Horas después, como se llegó a saber posteriormente, el que velaba el cadáver de manera tan descuidada despertó, y levantando la cabeza de entre sus brazos escuchó con atención, sin saber por qué lo hacía... En la negra oscuridad que se hacía alrededor de la muerta, recordando cuanto había pasado, aunque sin sobresaltarse por esa constatación, esforzó sus ojos para ver no sabía bien qué... Tenía los sentidos alerta, la respiración entrecortada; la sangre, detenida en su circulación, parecía ahondar el silencio... ¿Quién se le había aparecido? ¿Qué le había despertado? ¿Dónde estaba?
Repentinamente, la mesa tembló bajo sus brazos; justo en ese momento escuchó, o creyó oírlo, un paso suave y otro y otro... Los pasos de unos pies descalzos.
Aterrorizado e impotente para gritar entonces, o para moverse siquiera, tuvo que esperar y así lo hizo, en la más completa oscuridad ya, a lo largo de un tiempo que fue como siglos de terror. Intentó decir en vano, alargar las manos para tocarla, para comprobar si seguía allí. Creía haberse vuelto mudo. Sus brazos y sus manos parecían de plomo.
Lo que sucedió fue realmente espantoso. Algo sumamente pesado pareció caer sobre la mesa, de forma tal que ésta, estrellándose contra su peso, a punto estuvo de tirarlo al suelo de espaldas; mientras, se oyó y sintió la caída de algo al suelo, con un golpe tan violento que toda la casa pareció sacudida por el impacto. Sucedió a todo aquello algo parecido a un forcejeo y una confusión de sonidos difíciles de describir. Murlock consiguió ponerse de pie. El pánico se había apoderado por completo de sus fuerzas. Haciendo un esfuerzo en verdad denodado, consiguió poner las manos sobre la mesa. Y comprobó que estaba vacía.
Hay un extremo en el que el terror puede llevar a la locura; y la locura incita a la acción. Sin un propósito firme, sin otro motivo que no fuese el desorientado impulso de un loco, Murlock se lanzó contra la pared, con alguna dificultad logró hacerse con su rifle y lo disparó repetidamente a un lado y a otro, sin preocuparse de hacia dónde apuntaba. A la luz de los fogonazos que salían de la bocacha del arma con cada tiro vio un felino salvaje y enorme que arrastraba a la muerta hacia la ventana, con los colmillos clavados en su garganta. Después, la oscuridad más negra que antes; y el silencio aún más hondo.

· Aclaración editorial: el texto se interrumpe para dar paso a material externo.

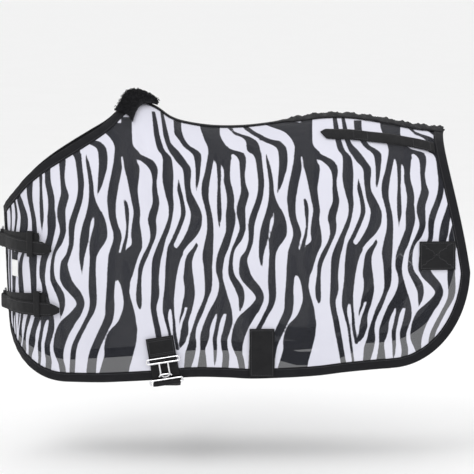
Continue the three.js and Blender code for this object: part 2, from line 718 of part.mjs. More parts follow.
const strapStart = claspPoint(0, END_Y - 2.3, -5.6);
const strapNext = claspPoint(0, END_Y - 2.3, -14);
const STRAP_X = 66;
const STRAP_Z = -522;
const farUp = [-38, -30, -20, -10, 0, 10, 20, 30, 40, 45].map(
  (y) => flip(onSide(STRAP_X, -470 + y * 0.99 - 1, 5.6)),
);
farUp[0] = flip(onSide(STRAP_X, -502.4, 5.6)).add(V(0, 0, -3));
const strapPath = [
  strapStart, strapNext, V(67, -132, -515.5), V(66.4, -118, -519.5), V(STRAP_X, -104, STRAP_Z),
  V(STRAP_X, 104, STRAP_Z),
  V(STRAP_X, 124, -519.5), V(STRAP_X, 146, -514.5), V(STRAP_X, 158, -511.3), V(STRAP_X, 164.4, -508.6),
  ...farUp,
];
// It starts square to the clasp and ends square to the far side.
const strapAcross = (i) => {
  if (i < 4) return claspAlong.clone().lerp(V(1, 0, 0), Math.max(i - 1, 0) / 3);
  return V(1, i < 7 ? 0 : 0.046, 0);
};
add("surcingle_strap", ribbon(strapPath, strapAcross, 50, 2), "webbing");
const farPatch = sidePatch(STRAP_X - 27, STRAP_X + 27, -478, -425, 7.2, 9);
add("far_surcingle_patch", slab((a, b, k) => flip(farPatch(a, b, k)), 3, 4), "webbing");

// A moulded slider: end bars on one face of the strap, the middle bar on the other.
function slider(width, r, length) {
  const inner = width / 2 + 1.1;
  const lift = 1 + 0.4 + r;
  const rail = 3;
  return [
    box(rail, length, 2 * (lift + r), inner + rail / 2, 0, 0),
    box(rail, length, 2 * (lift + r), -inner - rail / 2, 0, 0),
    rod(r, 2 * inner + 2, "x", 0, length / 2 - r, lift, 12),
    rod(r, 2 * inner + 2, "x", 0, r - length / 2, lift, 12),
    rod(r, 2 * inner + 2, "x", 0, 0, -lift, 12),
  ];
}
const SLIDER_Y = 45;
const bellySlider = slider(50, 1.5, 24).map((g) => g.translate(STRAP_X, SLIDER_Y, STRAP_Z));
add("surcingle_slider", shape(bellySlider), "plastic");

// ---------- tail strap, lying forward on the rump ----------
const TAIL_LINE = [
  [553.5, -91.4], [543, -88.5], [529, -85], [505, -80], [480, -76], [442, -71], [403, -67], [366, -65.5],
  [357, -65.2], [347, -63],
];
const tailUV = TAIL_LINE.map(([x, z]) => sideUV(x, z));
const tailEven = resample(tailUV, 18);
add("tail_strap", slab((a, b, k) => {
  const i = Math.round(a * 18);
  const [u, v] = tailEven[i];
  const w = i === 18 ? 2 : i === 17 ? 22 : WEB;
  const dv = ((b - 0.5) * w) / slopes(u, v)[1].length();
  return skin(u, v + dv, k ? 5.5 : 3.5);
}, 18, 2), "webbing");

// ---------- leg straps inside each side ----------
const LEG_RING = sideUV(548, -282);
const ringIn = normalAt(...LEG_RING).negate();
const legAt = skin(...LEG_RING, -15);
const legStrapFrom = V(430, -149, -421);
const legDown = legStrapFrom.clone().sub(legAt).normalize();
ringIn.addScaledVector(legDown, -legDown.dot(ringIn)).normalize();
const legSide = ringIn.clone().cross(legDown);
// Local x runs down the strap, z runs in toward the horse.
const legFrame = new THREE.Matrix4().makeBasis(legDown, legSide, ringIn).setPosition(legAt);
const SNAP_Y = 9; // half the gap of the snap's hook
const DRING_R = 16;

const EYE_X = 56; // bar of the snap's eye

const mirrored = (side, g) => (side === "near" ? g : fromSolid(solid(g).mirror([0, 1, 0])));

function legParts(side) {
  const place = (g) => mirrored(side, g.applyMatrix4(legFrame));
  // Webbing sewn inside the panel, with a loop round the straight bar of the D-ring.
  const near = (x, y, z) => V(x, y, z).applyMatrix4(legFrame);
  const base = [
    onSide(577, -248, -2.4), onSide(562, -266, -2.8), near(-9, 0, -8.6), near(-3.2, 0, -4.2),
    near(-0.8, 0, -2.9),
  ];
  const loopOut = rod(3.9, WEB, "y", 0, 0, 0, 16).applyMatrix4(legFrame);
  const loopIn = rod(1.9, 2 * WEB, "y", 0, 0, 0, 16).applyMatrix4(legFrame);
  const sewn = shape([ribbon(base, () => legSide, WEB, 2), loopOut], [loopIn]);
  add(`${side}_leg_dring_loop`, mirrored(side, sewn), "webbing");

  const d = [];
  for (let i = 0; i <= 10; i++) {
    const a = -Math.PI / 2 + (Math.PI * i) / 10;
    d.push(V(2 + (DRING_R - 2) * Math.cos(a), DRING_R * Math.sin(a), 0));
  }
  d.push(V(0, DRING_R - 0.8, 0), V(0, -DRING_R + 0.8, 0));
  add(`${side}_leg_dring`, place(bar(d, V(0, 0, 1), WIRE, true, 10)), "metal");

  // Snap: an eye for the webbing, a body and a hook round the D-ring.
  const hook = [V(38, 0, -SNAP_Y), V(18, 0, -SNAP_Y)];
  for (let i = 1; i < 8; i++) {
    const a = (Math.PI * i) / 8;
    hook.push(V(18 - 9.5 * Math.sin(a), 0, -SNAP_Y * Math.cos(a)));
  }
  hook.push(V(18, 0, SNAP_Y), V(21, 0, SNAP_Y));
  const eye = roundedLoop(12, 31, 2.6, 50, 0, 3);
  const gateSlot = solid(box(8, 3.8, 6.4, 37.2, 0, SNAP_Y));
  const bodyCut = fromSolid(solid(box(5, 9, 23, 38, 0, 0)).subtract(gateSlot));
  add(`${side}_leg_snap`, place(shape([
    bodyCut,
    bar(hook, V(0, 1, 0), 2, false, 8),
    rod(3.2, 7, "x", 42, 0, 0, 12),
    bar(eye, V(0, 0, 1), WIRE, true, 8),
    rod(1, 8, "y", 37, 0, SNAP_Y, 10),
  ])), "metal");
  const gateBar = bar([V(22.9, 0, SNAP_Y), V(36, 0, SNAP_Y)], V(0, 1, 0), 1.5, false, 8);
  add(`${side}_leg_snap_gate`, place(shape(
    [gateBar, rod(2.3, 3, "y", 37, 0, SNAP_Y, 14)],
    [rod(1.3, 20, "y", 37, 0, SNAP_Y, 12)],
  )), "metal");

  // The strap: straight above the slider, then a slack curve to the patch near the hem.
  const inLeg = (x) => V(x, 0, 0).applyMatrix4(legFrame);
  const path = [
    inLeg(EYE_X + 2.3), inLeg(100), inLeg(155), inLeg(172), onSide(418, -431, -20), onSide(396, -447, -15),
    onSide(368, -458, -12), onSide(336, -466, -10.5), onSide(304, -466, -9.5), onSide(276, -458, -9),
    onSide(255, -446, -8), onSide(240, -434, -6.5), onSide(230, -425, -5.5),
  ];
  const acrossAt = (i) => {
    if (i < 3) return legSide;
    const t = path[Math.min(i + 1, path.length - 1)].clone().sub(path[i - 1]);
    return V(-t.z, 0, t.x).normalize().multiplyScalar(legSide.dot(V(-t.z, 0, t.x)) < 0 ? -1 : 1);
  };
  const eyeLoop = rod(LOOP_OUT, WEB, "y", EYE_X, 0, 0, 16).applyMatrix4(legFrame);
  const eyeBore = rod(LOOP_IN, 2 * WEB, "y", EYE_X, 0, 0, 16).applyMatrix4(legFrame);
  const strap = shape([ribbon(path, acrossAt, WEB, 2), eyeLoop], [eyeBore]);
  add(`${side}_leg_strap`, mirrored(side, strap), "webbing");

  const parts = slider(WEB, 1.3, 20).map((g) => g.rotateZ(Math.PI / 2).translate(105, 0, 0));
  add(`${side}_leg_slider`, place(shape(parts)), "plastic");
}
for (const [side] of SIDES) legParts(side);

export default group;
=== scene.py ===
"""Fly sheet for a small horse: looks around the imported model. Metres, +Z up."""
import math
import bmesh
import bpy
import numpy as np
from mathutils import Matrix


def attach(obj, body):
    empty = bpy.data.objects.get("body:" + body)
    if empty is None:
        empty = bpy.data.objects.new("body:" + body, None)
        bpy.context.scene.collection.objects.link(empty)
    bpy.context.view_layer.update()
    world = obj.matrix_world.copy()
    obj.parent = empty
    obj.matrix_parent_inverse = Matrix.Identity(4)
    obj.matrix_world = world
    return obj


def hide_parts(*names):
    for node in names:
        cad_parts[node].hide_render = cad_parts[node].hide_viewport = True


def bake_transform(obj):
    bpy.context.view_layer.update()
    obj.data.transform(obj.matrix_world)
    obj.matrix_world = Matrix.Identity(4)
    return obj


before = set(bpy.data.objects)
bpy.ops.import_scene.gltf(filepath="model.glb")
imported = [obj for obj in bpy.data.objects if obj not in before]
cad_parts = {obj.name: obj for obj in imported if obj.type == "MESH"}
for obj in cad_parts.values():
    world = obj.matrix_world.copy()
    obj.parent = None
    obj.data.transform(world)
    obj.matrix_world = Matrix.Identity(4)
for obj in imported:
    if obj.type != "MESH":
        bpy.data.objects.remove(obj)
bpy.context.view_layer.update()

MM = 0.001
RNG = np.random.default_rng(7)

# ---------- camera and studio ----------
CAMERA = (0.19447, -4.7737, 0.24102)
PITCH = math.radians(84)
LENS = 195.7
FLOOR_Z = -0.66

cam_data = bpy.data.cameras.new("camera")
cam_data.lens = LENS
cam_data.sensor_width = 36
cam = bpy.data.objects.new("camera", cam_data)
cam.location = CAMERA
cam.rotation_euler = (PITCH, 0, 0)
bpy.context.scene.collection.objects.link(cam)
bpy.context.scene.camera = cam
bpy.context.scene.view_settings.view_transform = "Standard"

world = bpy.data.worlds.new("studio")
bpy.context.scene.world = world
world.use_nodes = True
sky = world.node_tree.nodes["Background"]
sky.inputs["Color"].default_value = (1, 1, 1, 1)
sky.inputs["Strength"].default_value = 0.95


AIM = (0.2, 0, -0.3)


def light(name, spot, size, power):
    """A soft square light that looks at the middle of the sheet."""
    data = bpy.data.lights.new(name, "AREA")
    data.size = size
    data.energy = power
    o = bpy.data.objects.new(name, data)
    o.location = spot
    way = np.array(AIM) - np.array(spot)
    flat = math.hypot(way[0], way[1])
    o.rotation_euler = (math.atan2(flat, -way[2]), 0, math.atan2(way[1], way[0]) - math.pi / 2)
    bpy.context.scene.collection.objects.link(o)


light("key", (-1.2, -2.2, 2.2), 1.6, 26)
light("fill", (1.8, -2.4, 0.8), 1.8, 12)
light("back", (0.4, 2.4, 1.8), 1.8, 12)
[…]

Cuando volvió en sí el sol estaba alto y el bosque resonaba con los cantos de los pájaros.
El cadáver de la esposa yacía cerca de la ventana, donde lo había dejado aquella bestia cuando huyó asustada por los disparos del rifle de Murlock. La muerta tenía desordenadas las ropas y completamente despeinado el cabello. Mostraba un desmadejamiento absoluto, había manado sangre hasta hacer un charco. Sus diente sostenían aún un pedazo de oreja de la fiera".